1. (a) Exclude stage 1 solutions with $r<1$. Then select the one with the $\theta _2$ closest to $\theta _1$.

2. (b) In case stage 1 is unstable, is the anisotropy $A_2$ of a given stage 2 solution, negative? This was already implemented in Paper 1 and allows us to eliminate some stage 2 -firehose and -mirror solutions. This never happens with stage 1 since it has, by design from (2.3), $A_2 = \frac {1}{2}\tan ^2\theta _2$.

3. (c) Does the resulting solution fulfil the evolutionarity criterion ?

The evolutionarity criterion is applied last because it operates on time scales related to the propagation of the shock,Footnote ⁹ whereas the other criteria operate on much shorter time scales, related to plasma instabilities.

The algorithm is eventually represented by the flowchart in figure 7. In case stage 1 is mirror unstable for a given pair $(\sigma,\theta _1)$, there can be a degeneracy in the choice of the stage 2-mirror states for the same pair $(\sigma,\theta _1)$. In such a case, we choose the stage 2-mirror with the $\theta _2$ closest to the $\theta _2$ of the stage 1 it comes from, as was already done in Bret & Narayan (Reference Bret and Narayan2022b). Such a situation never happens with stage 2-firehose.

Figure 7. Flowchart of the resolution of our model. In case stage 1 is mirror unstable for a pair $(\sigma,\theta _1)$, there can be a degeneracy in the choice of stage 2-mirror for the same pair $(\sigma,\theta _1)$. In such a case, we choose the stage 2-mirror with the $\theta _2$ closest to the $\theta _2$ of the stage 1 it comes from, as was already done in Bret & Narayan (Reference Bret and Narayan2022b). Such a situation never happens with stage 2-firehose.

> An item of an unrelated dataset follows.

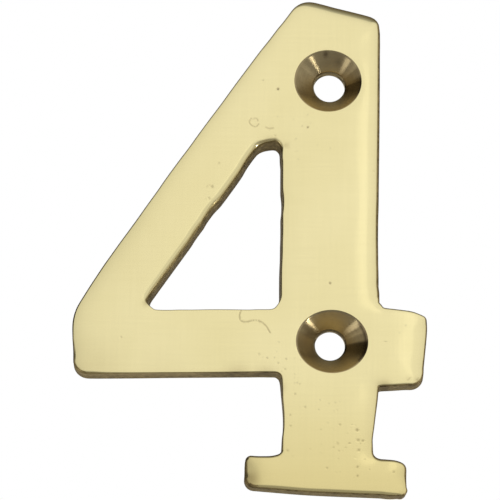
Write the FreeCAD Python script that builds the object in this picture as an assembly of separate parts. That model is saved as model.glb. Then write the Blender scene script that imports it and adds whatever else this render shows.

According to the flowchart on figure 7, there is necessarily only 1 solution left before applying the evolutionarity criterion. There is therefore no need to apply the ‘$\theta _2$ closest to $\theta _1$’ filter in (c), since only 1 branch can make it to this stage. Yet, this does not mean the evolutionarity filter is useless, as it can simply forbid the existence of a solution in some $\sigma$ range, as is the case in MHD (see bottom row of figure 2).